Mr. Corbin, I love your comments.

I've missed you so, cakelady.

-- Posted by Ducky on Mon, Aug 25, 2008, at 11:40 AM

BW your garden sounds lovely. Elasto-pots are the "in" thing this year, you know. Have you seen the Halloween variety? Scarecrowspanks in particular. A little straw... a few accessories and you're the envy of the neighborhood. Ducky, have you tried them?

-- Posted by letseatcake633 on Mon, Aug 25, 2008, at 1:04 PM

Wonderful, thought-provoking topic. Not that it matters, but I think it's Spanx with an x. It's been a hoot.

-- Posted by gardengirl on Mon, Aug 25, 2008, at 3:08 PM

No, I haven't tried the elasto-pots yet. I'll look for them the next time I'm at the un-Walmart place. I wonder if you could plant cherry tomatoes in them?

-- Posted by Ducky on Wed, Aug 27, 2008, at 10:37 AM

Very entertaining story and OH, those visual images! Does anyone remember the misery of wearing girdles?

-- Posted by ct on Wed, Aug 27, 2008, at 10:59 AM

Oh, yeah. Taught school in heels & nylons hooked to a girdle every day - and it was before air-conditioning.

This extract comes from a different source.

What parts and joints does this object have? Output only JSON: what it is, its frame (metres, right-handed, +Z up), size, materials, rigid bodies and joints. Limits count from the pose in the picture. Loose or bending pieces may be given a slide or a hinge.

Don't see how we did it!

-- Posted by goat lady on Wed, Aug 27, 2008, at 10:31 PM

Now you're talkin' GOAT. Any fishnet on those stockings? oooooohhhhhh yeaaaaaaahhhh!!!!!

-- Posted by shannonhoon on Fri, Aug 29, 2008, at 12:47 PM

You're such a pervert!

-- Posted by goat lady on Sun, Aug 31, 2008, at 8:32 AM

Whew, glad I didn't write what I was thinking.

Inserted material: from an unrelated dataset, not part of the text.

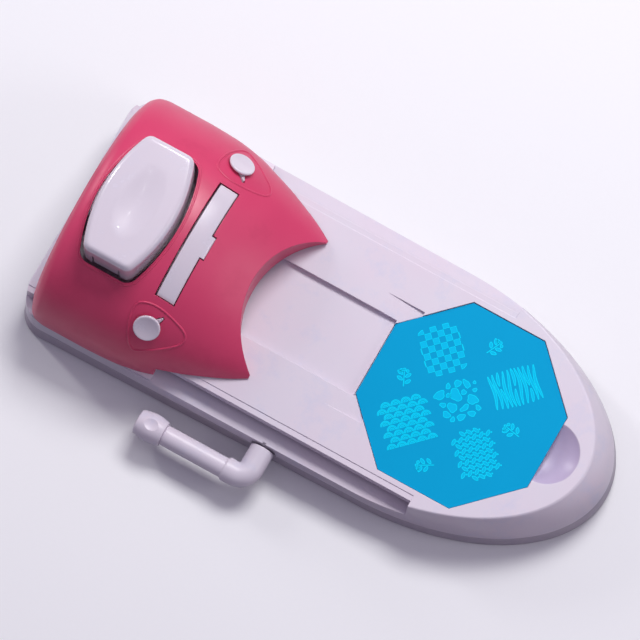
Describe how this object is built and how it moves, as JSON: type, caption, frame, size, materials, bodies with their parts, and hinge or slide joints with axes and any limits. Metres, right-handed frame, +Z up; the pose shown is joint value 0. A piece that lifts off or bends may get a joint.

-- Posted by I.B. Le Truth on Mon, Sep 1, 2008, at 4:09 PM

Not only do I recall the fishnets, Hoon, (if indeed, that IS your real name)...I also recall the mini of all mini skirts....left almost nothing to the imagination, and the platform heels, which, like all other fashions of the 60-70s, have come back into fashion. There was also the "ratted" hair...so, what exactly, did we consider to be attractive about that look?